8 of 9 people found the following review helpful:
5.0 out of 5 stars
About Time,
By
This review is from: Henry Cowell: Instrumental, Chamber and Vocal Music, Vol. 1 (Audio CD)
It is indeed about time that we get recordings of this American Master's work. His centennial passed in 1997 with all too little fanfare and many of his works unavailable to the listening public.
But leave it to the wonderful folks at NAXOS to bring such essential music from unjust obscurity and make it available at such friendly prices. The venerable new music ensemble "Continuum" has recorded much obscure, difficult (at least to perform) and essential American music. Past recordings have included the works of Ives, Babbitt, Kirchner, Seeger, Wolpe, etc. And NAXOS is planning to re-release their recording of music by the expatriate genius Conlon Nancarrow as well. This disc and its companion volume 2 (both apparently re-releases)contain great performances of this listenable repertoire by a composer whose work inspired the likes of John Cage, Lou Harrison, Aaron Copland, Roger Sessions and a host of significant composers. His experimental work gave rise to new musical techniques he later outlined in his seminal book "New Musical Resources". These chamber works come from a range of times in Cowell's career and are representative of his talents in the chamber and solo repertoire. Joel Sachs and Cheryl Seltzer along with their colleagues have given us great musicianship and fine recordings. Anyone interested in American classical music of the early and mid-twentieth century will not be disappointed. These discs belong in your collection.
1 of 2 people found the following review helpful:
4.0 out of 5 stars
A Beguiling Portrait of a True Original,
By
This review is from: Henry Cowell: Instrumental, Chamber and Vocal Music, Vol. 1 (Audio CD)

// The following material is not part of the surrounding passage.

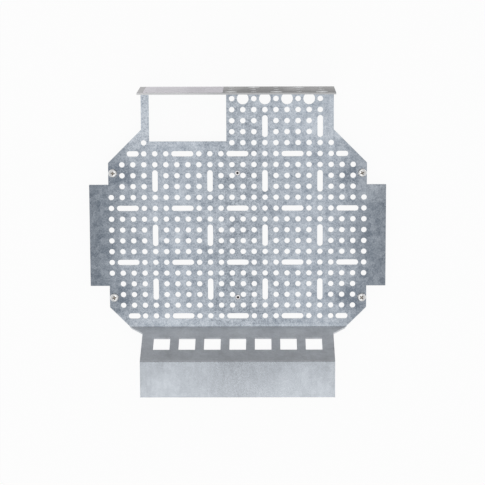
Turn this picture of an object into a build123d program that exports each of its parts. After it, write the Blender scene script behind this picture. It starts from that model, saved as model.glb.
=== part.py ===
"""Perforated mounting plate: one bent galvanised sheet, four captive corner screws, two rivets.

Units are millimetres. The origin is the middle of the hole grid on the plate's back face.
+Z points out of the front and +Y points to the top flange.
"""

from build123d import *

import os
from math import hypot

# Sheet
sheet = 1.5
bend_radius = 0.6

# Outline of the flat plate, with 45 degree corners and a tab on each side
body_width = 235.0
side_height = 133.5
top_width = 174.5
tab_span = 270.0
tab_height = 93.5

# Bent edges: flange at the top, ramp and front panel at the bottom
flange_top = 136.0
tray_depth = 60.0
ramp_line = -85.1
ramp_drop = 18.75
panel_height = 33.25

# Hole grid of the plate, counted from its top left site
pitch = 10.0
columns = 24
rows = 21
centre_column = 11.5
centre_row = 12.5
slot_period = 5
hole_diameter = 5.0
slot_length = 20.0
short_slot_length = 11.0
large_hole_diameter = 10.5
smallest_web = 1.5

# Window beside the upper part of the grid
window_left = -80.0
window_width = 70.0
window_bottom = 86.25
window_to_flange = 4.5

# Holes of the flange, large ones by turns in the front and the back row
flange_pitch = 20.0
flange_columns = 5
flange_rows = 3
flange_middle_x = 35.0
flange_middle_depth = 30.0

# Jack cut-outs in the ramp
jack_count = 7
jack_pitch = 23.0
jack_width = 15.0
jack_height = 22.0

# Captive pan head screws with a cross recess, one near each corner of the plate's sides
screw_to_side = 4.3
screw_to_corner = 9.25
screw_diameter = 4.0
screw_length = 10.0
screw_tip = 0.5
neck_diameter = 3.0
neck_length = 3.0
neck_clearance = 0.2
head_diameter = 8.0
head_height = 3.1
head_bevel = 1.1
recess_span = 4.4
recess_width = 1.2
recess_depth = 1.8

# Rivets on the centre line, level with the screws
rivet_diameter = 3.2
rivet_clearance = 0.05
rivet_head_diameter = 5.2
rivet_head_height = 0.8
rivet_head_bevel = 0.5
rivet_tail_diameter = 4.6
rivet_tail_height = 2.4
rivet_tail_bevel = 0.8
rivet_bore_diameter = 2.2
rivet_bore_depth = 2.0

front = sheet
rim = front + tray_depth
side_x = body_width / 2
top_x = top_width / 2
corner_y = side_height / 2
tab_y = tab_height / 2
slant_top = corner_y + side_x - top_x
fold_x = side_x - (-corner_y - ramp_line)
ramp_end = ramp_line - ramp_drop
panel_end = ramp_end - panel_height
ramp_length = hypot(ramp_drop, tray_depth)
reach = tab_span
punch = 2 * sheet
window_x = window_left + window_width / 2
window_top = flange_top - sheet - window_to_flange
screw_x = side_x - screw_to_side
fastener_y = corner_y - screw_to_corner

# Both planes lie on the front of the sheet, with local y back towards the plate
ramp_face = Plane((0, ramp_line, front), x_dir=(1, 0, 0), z_dir=(0, tray_depth, ramp_drop))
fold_slant = (0, tray_depth, ramp_drop + ramp_length)
fold_face = Plane((0, ramp_line, front), x_dir=(1, 0, 0), z_dir=fold_slant)

# The flange's outer face, with local y back towards the plate
flange_face = Plane((0, flange_top, front), x_dir=(1, 0, 0), z_dir=(0, 1, 0))

screw_spots = {
    f"screw_{level}_{side}": (x * screw_x, y * fastener_y)
    for level, y in (("upper", 1), ("lower", -1))
    for side, x in (("left", -1), ("right", 1))
}
rivet_spots = {"rivet_upper": (0, fastener_y), "rivet_lower": (0, -fastener_y)}


def trim(plane, *corners):
    """Cut the sheet away over an outline on the plane, and over its mirror image."""
    with BuildSketch(plane) as waste:
        with BuildLine():
            Polyline(*corners, close=True)
        make_face()
        mirror(about=Plane.YZ)
    extrude(waste.sketch, amount=reach, both=True, mode=Mode.SUBTRACT)


def site(column, row):
    """Place of a grid site on the plate."""
    return ((column - centre_column) * pitch, (centre_row - row) * pitch)


def is_kept(flat, column, row):
    """A site is punched where metal enough stays round its hole and no fastener's head is near."""
    x, y = site(column, row)
    point = Vertex(x, y, front)
    radius = hole_diameter / 2
    heads = [(*spot, head_diameter / 2) for spot in screw_spots.values()]
    heads += [(*spot, rivet_head_diameter / 2) for spot in rivet_spots.values()]
    is_on_plate = flat.distance_to(point) < smallest_web
    web = min(wire.distance_to(point) for wire in flat.wires()) - radius
    is_clear = all(hypot(x - head_x, y - head_y) > radius + head for head_x, head_y, head in heads)
    return is_on_plate and web >= smallest_web and is_clear


def grid_cuts(flat):
    """Sort the kept sites into round holes, large holes and slots.

    Slots two sites long break every fifth row and column, and a slot with room for only one
    of its sites is a short one. The top row has large holes at every second site instead.
    """
    kept = [(c, r) for r in range(rows) for c in range(columns) if is_kept(flat, c, r)]
    cuts = {"round": [], "large": [], "level": [], "short": [], "upright": []}
    for column, row in kept:
        x, y = site(column, row)
        row_phase, column_phase = row % slot_period, column % slot_period
        if row == 0:
            cuts["round" if column % 2 else "large"].append((x, y))
        elif row_phase == 0 and column_phase in (1, 2):
            partner = column + 1 if column_phase == 1 else column - 1
            if (partner, row) not in kept:
                cuts["short"].append((x, y))
            elif column_phase == 1:
                cuts["level"].append((x + pitch / 2, y))
        elif column_phase == slot_period - 1 and row_phase in (2, 3):
            if row_phase == 2:
                cuts["upright"].append((x, y - pitch / 2))
        else:
            cuts["round"].append((x, y))
    return cuts


def make_screw(spot):
    """Pan head screw seated on the front of the plate.

    Its thread, behind the neck, is too wide for the hole and keeps the screw in the plate.
    """
    seat = Plane((*spot, front))
    with BuildPart() as screw:
        with BuildSketch(seat):
            Circle(head_diameter / 2)
        extrude(amount=head_height)
        chamfer(screw.edges().group_by(Axis.Z)[-1], head_bevel)
        with BuildSketch(seat):
            Circle(neck_diameter / 2)
        extrude(amount=-neck_length)
        with BuildSketch(seat.offset(-neck_length)):
            Circle(screw_diameter / 2)
        extrude(amount=neck_length - screw_length)
        chamfer(screw.edges().group_by(Axis.Z)[0], screw_tip)
        with BuildSketch(seat.offset(head_height)):
            Rectangle(recess_span, recess_width)
            Rectangle(recess_width, recess_span)
        extrude(amount=-recess_depth, mode=Mode.SUBTRACT)
    return screw.part


def make_rivet(spot):
    """Rivet with a blind bore in its low head and a set tail behind the plate."""
    seat = Plane((*spot, front))
    with BuildPart() as rivet:
        with BuildSketch(seat):
            Circle(rivet_head_diameter / 2)
        extrude(amount=rivet_head_height)
        chamfer(rivet.edges().group_by(Axis.Z)[-1], rivet_head_bevel)
        with BuildSketch(seat):
            Circle(rivet_diameter / 2)
        extrude(amount=-sheet)
        with BuildSketch(seat.offset(-sheet)):
            Circle(rivet_tail_diameter / 2)
        extrude(amount=-rivet_tail_height)
        chamfer(rivet.edges().group_by(Axis.Z)[0], rivet_tail_bevel)
        with BuildSketch(seat.offset(rivet_head_height)):
            Circle(rivet_bore_diameter / 2)
        extrude(amount=-rivet_bore_depth, mode=Mode.SUBTRACT)
    return rivet.part


with BuildPart() as mounting_plate:
    # One strip, folded: flange, plate, ramp and front panel, seen along their front side
    with BuildSketch(Plane.YZ):
        with BuildLine():
            FilletPolyline(
                (flange_top - sheet, rim),
                (flange_top - sheet, front),
                (ramp_line, front),
                (ramp_end, rim),
                (panel_end, rim),
                radius=(bend_radius, bend_radius, bend_radius + sheet),
            )
            offset(amount=sheet, side=Side.LEFT)
        make_face()
    extrude(amount=tab_span / 2, both=True)

    # Sides of the plate above and below the tabs
    upper_side = [(side_x, tab_y), (side_x, corner_y), (top_x, slant_top), (top_x, reach)]
    lower_side = [(side_x, -tab_y), (side_x, -corner_y), (fold_x, ramp_line)]
    trim(Plane.XY, (reach, tab_y), *upper_side, (reach, reach))
    trim(Plane.XY, (reach, -tab_y), *lower_side, (reach, ramp_line))

    # Sides of the ramp and the panel, and of the fold between the plate and the ramp
    trim(ramp_face, (reach, 0), (fold_x, 0), (top_x, top_x - fold_x), (top_x, -reach), (reach, -reach))
    trim(fold_face, (reach, sheet), (fold_x + sheet, sheet), (fold_x - sheet, -sheet), (reach, -sheet))

    with BuildSketch():
        with Locations((window_x, window_bottom)):
            Rectangle(window_width, window_top - window_bottom, align=(Align.CENTER, Align.MIN))
    extrude(amount=punch, both=True, mode=Mode.SUBTRACT)
    flat = mounting_plate.faces().filter_by(Plane.XY).sort_by(SortBy.AREA)[-2:].sort_by(Axis.Z)[-1]

    with BuildSketch(ramp_face):
        with Locations((0, -ramp_length / 2)):
            with GridLocations(jack_pitch, 0, jack_count, 1):
                Rectangle(jack_width, jack_height)
    extrude(amount=punch, both=True, mode=Mode.SUBTRACT)

    with BuildSketch(flange_face):
        for column in range(flange_columns):
            for row in range(flange_rows):
                x = flange_middle_x + (column - (flange_columns - 1) / 2) * flange_pitch
                depth = flange_middle_depth + ((flange_rows - 1) / 2 - row) * flange_pitch
                is_large = row == (0 if column % 2 == 0 else flange_rows - 1)
                with Locations((x, -depth)):
                    Circle((large_hole_diameter if is_large else hole_diameter) / 2)
    extrude(amount=punch, both=True, mode=Mode.SUBTRACT)

    cuts = grid_cuts(flat)
    with BuildSketch():
        with Locations(*cuts["round"]):
            Circle(hole_diameter / 2)
        with Locations(*cuts["large"]):
            Circle(large_hole_diameter / 2)
        with Locations(*cuts["level"]):
            SlotOverall(slot_length, hole_diameter)
        with Locations(*cuts["short"]):
            SlotOverall(short_slot_length, hole_diameter)
        with Locations(*cuts["upright"]):
            SlotOverall(slot_length, hole_diameter, rotation=90)
        with Locations(*screw_spots.values()):
            Circle(neck_diameter / 2 + neck_clearance)
        with Locations(*rivet_spots.values()):
            Circle(rivet_diameter / 2 + rivet_clearance)
    extrude(amount=punch, both=True, mode=Mode.SUBTRACT)

pieces = {"mounting_plate": mounting_plate.part}
pieces |= {name: make_screw(spot) for name, spot in screw_spots.items()}
pieces |= {name: make_rivet(spot) for name, spot in rivet_spots.items()}

os.makedirs("parts", exist_ok=True)
for name, piece in pieces.items():
    piece.label = name
    export_step(piece, f"parts/{name}.step")
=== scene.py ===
"""Looks of the perforated mounting plate: its finishes, fasteners, label, floor, light and camera.

Units are metres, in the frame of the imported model: origin in the middle of the hole grid on the
plate's back face, +Z out of the front, +Y to the top flange. Named angles are in degrees.
"""

from math import cos, hypot, pi, radians, sin
from types import SimpleNamespace

import bmesh
import bpy
from mathutils import Euler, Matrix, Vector


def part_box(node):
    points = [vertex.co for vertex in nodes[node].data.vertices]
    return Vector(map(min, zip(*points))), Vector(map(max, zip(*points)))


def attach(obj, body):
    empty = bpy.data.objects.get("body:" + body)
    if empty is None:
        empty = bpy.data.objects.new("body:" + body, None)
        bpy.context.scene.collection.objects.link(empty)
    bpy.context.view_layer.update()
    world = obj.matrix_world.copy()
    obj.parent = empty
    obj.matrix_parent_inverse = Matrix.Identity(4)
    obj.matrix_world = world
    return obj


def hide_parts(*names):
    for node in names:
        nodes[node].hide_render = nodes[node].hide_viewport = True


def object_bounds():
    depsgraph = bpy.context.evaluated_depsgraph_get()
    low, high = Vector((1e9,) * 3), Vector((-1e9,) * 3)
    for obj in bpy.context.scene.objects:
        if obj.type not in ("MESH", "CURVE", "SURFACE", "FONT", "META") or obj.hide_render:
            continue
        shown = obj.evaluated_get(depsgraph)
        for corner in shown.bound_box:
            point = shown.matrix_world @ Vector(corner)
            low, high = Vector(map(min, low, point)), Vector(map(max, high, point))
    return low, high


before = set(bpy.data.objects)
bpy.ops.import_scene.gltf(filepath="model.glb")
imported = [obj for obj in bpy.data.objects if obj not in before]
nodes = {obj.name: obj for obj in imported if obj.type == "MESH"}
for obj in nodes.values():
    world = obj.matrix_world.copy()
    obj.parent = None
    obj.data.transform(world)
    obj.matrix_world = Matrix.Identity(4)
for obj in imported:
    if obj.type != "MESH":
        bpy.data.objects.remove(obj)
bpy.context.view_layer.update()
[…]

Henry Cowell's music is nothing if not individual, ranging from radiant beauty to clangs and bumps and the most avant-gardish of the surreal in terms of sound-world (often within the same piece). The two Naxos releases together give a fair overview over his stylistic range - the composer was extremely prolific, and not everything he wrote were of the same quality, but these discs are consistently fascinating and imaginative and well worth acquiring. Most interesting are, perhaps, the pieces that utilize tone clusters (particularly the solo piano works here - excellently performed by Joel Sachs, by the way), extended playing techniques and (somewhat Ivesian) use of musical lines with no discernible relationship, least of all tonal relationship, played simultaneously, although Cowell's music could never really be mistaken for Ives's. Perhaps the most obvious stylistic trait is his use of contrast - the more abrasive, modernist elements rarely permeate a whole piece, but is used to contrast the other, usually rather conservative, material. And it is indeed to his credit that Cowell is, more often than not, able to pull that trick off successfully and without destroying the unity or formal cohesion of a piece. Rather effective is, for instance, the use of playing directly onto the piano sounding board, usually with a rather raucous, scraping effect, but very effectively done (notice also that `piano with strings' means `prepared piano'). The disc at hand also includes a sort of meta-commentary in the Anti-Modernist Songs and the neo-classical, conservative but supremely well-written quartet for flute, oboe, cello and harpsichord. The performances are generally scintillating, and the sound quality is good, if not perfectly clear. Anyone interested in Cowell should perhaps start with the Banshee if they can obtain a performance of it, but this disc is a very decent candidate for being the next step.